DATA EXTRACT:
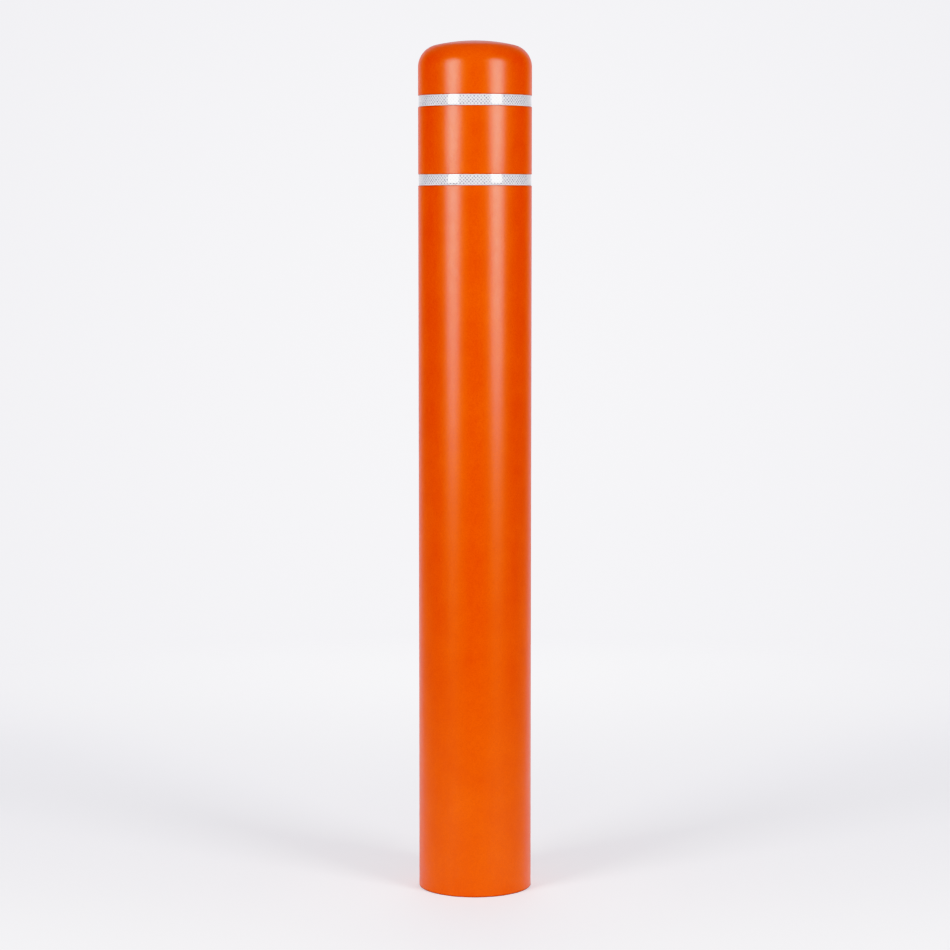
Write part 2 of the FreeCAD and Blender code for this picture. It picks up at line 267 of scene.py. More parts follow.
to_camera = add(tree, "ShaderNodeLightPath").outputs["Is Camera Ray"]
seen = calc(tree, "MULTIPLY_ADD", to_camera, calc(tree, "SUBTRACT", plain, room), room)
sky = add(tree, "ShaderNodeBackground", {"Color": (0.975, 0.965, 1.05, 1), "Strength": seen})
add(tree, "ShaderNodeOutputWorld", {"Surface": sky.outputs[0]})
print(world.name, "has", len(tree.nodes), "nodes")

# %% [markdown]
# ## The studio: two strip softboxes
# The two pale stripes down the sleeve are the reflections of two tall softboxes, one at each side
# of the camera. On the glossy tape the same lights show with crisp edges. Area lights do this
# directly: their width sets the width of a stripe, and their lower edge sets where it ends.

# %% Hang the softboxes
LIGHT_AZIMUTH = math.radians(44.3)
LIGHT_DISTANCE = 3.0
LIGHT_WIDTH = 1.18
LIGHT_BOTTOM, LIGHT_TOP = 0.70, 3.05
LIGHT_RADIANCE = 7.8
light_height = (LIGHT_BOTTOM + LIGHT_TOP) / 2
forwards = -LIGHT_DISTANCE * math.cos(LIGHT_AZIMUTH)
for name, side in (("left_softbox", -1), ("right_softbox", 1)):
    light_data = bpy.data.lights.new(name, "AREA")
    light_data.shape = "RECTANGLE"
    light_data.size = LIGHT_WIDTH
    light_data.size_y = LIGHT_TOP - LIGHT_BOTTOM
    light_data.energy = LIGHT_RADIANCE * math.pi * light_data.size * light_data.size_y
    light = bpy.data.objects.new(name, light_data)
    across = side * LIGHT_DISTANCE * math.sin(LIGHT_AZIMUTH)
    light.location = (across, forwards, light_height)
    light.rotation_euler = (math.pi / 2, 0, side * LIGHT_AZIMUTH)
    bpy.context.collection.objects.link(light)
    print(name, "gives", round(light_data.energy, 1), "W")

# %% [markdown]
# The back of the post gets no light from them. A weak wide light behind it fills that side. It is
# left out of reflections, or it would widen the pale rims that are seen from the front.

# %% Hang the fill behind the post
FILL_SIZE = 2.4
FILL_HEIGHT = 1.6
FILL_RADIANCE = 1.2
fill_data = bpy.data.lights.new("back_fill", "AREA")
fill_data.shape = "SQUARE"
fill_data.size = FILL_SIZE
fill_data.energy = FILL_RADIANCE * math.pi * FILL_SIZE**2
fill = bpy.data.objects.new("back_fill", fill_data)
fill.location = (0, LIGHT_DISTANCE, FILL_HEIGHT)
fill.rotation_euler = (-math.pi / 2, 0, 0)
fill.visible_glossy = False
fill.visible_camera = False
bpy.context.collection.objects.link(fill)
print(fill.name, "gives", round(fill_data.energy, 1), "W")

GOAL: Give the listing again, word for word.

RESPONSE TO THIS EXERCISE:
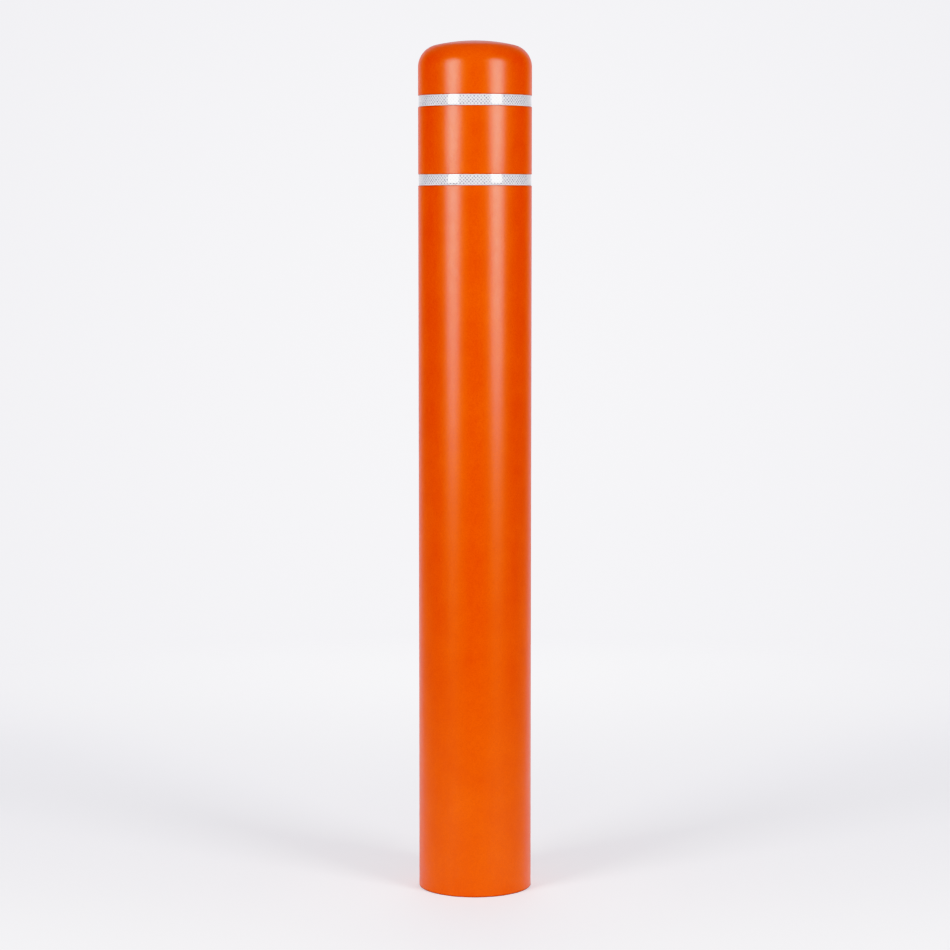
Write part 2 of the FreeCAD and Blender code for this picture. It picks up at line 267 of scene.py. More parts follow.
to_camera = add(tree, "ShaderNodeLightPath").outputs["Is Camera Ray"]
seen = calc(tree, "MULTIPLY_ADD", to_camera, calc(tree, "SUBTRACT", plain, room), room)
sky = add(tree, "ShaderNodeBackground", {"Color": (0.975, 0.965, 1.05, 1), "Strength": seen})
add(tree, "ShaderNodeOutputWorld", {"Surface": sky.outputs[0]})
print(world.name, "has", len(tree.nodes), "nodes")

# %% [markdown]
# ## The studio: two strip softboxes
# The two pale stripes down the sleeve are the reflections of two tall softboxes, one at each side
# of the camera. On the glossy tape the same lights show with crisp edges. Area lights do this
# directly: their width sets the width of a stripe, and their lower edge sets where it ends.

# %% Hang the softboxes
LIGHT_AZIMUTH = math.radians(44.3)
LIGHT_DISTANCE = 3.0
LIGHT_WIDTH = 1.18
LIGHT_BOTTOM, LIGHT_TOP = 0.70, 3.05
LIGHT_RADIANCE = 7.8
light_height = (LIGHT_BOTTOM + LIGHT_TOP) / 2
forwards = -LIGHT_DISTANCE * math.cos(LIGHT_AZIMUTH)
for name, side in (("left_softbox", -1), ("right_softbox", 1)):
    light_data = bpy.data.lights.new(name, "AREA")
    light_data.shape = "RECTANGLE"
    light_data.size = LIGHT_WIDTH
    light_data.size_y = LIGHT_TOP - LIGHT_BOTTOM
    light_data.energy = LIGHT_RADIANCE * math.pi * light_data.size * light_data.size_y
    light = bpy.data.objects.new(name, light_data)
    across = side * LIGHT_DISTANCE * math.sin(LIGHT_AZIMUTH)
    light.location = (across, forwards, light_height)
    light.rotation_euler = (math.pi / 2, 0, side * LIGHT_AZIMUTH)
    bpy.context.collection.objects.link(light)
    print(name, "gives", round(light_data.energy, 1), "W")

# %% [markdown]
# The back of the post gets no light from them. A weak wide light behind it fills that side. It is
# left out of reflections, or it would widen the pale rims that are seen from the front.

# %% Hang the fill behind the post
FILL_SIZE = 2.4
FILL_HEIGHT = 1.6
FILL_RADIANCE = 1.2
fill_data = bpy.data.lights.new("back_fill", "AREA")
fill_data.shape = "SQUARE"
fill_data.size = FILL_SIZE
fill_data.energy = FILL_RADIANCE * math.pi * FILL_SIZE**2
fill = bpy.data.objects.new("back_fill", fill_data)
fill.location = (0, LIGHT_DISTANCE, FILL_HEIGHT)
fill.rotation_euler = (-math.pi / 2, 0, 0)
fill.visible_glossy = False
fill.visible_camera = False
bpy.context.collection.objects.link(fill)
print(fill.name, "gives", round(fill_data.energy, 1), "W")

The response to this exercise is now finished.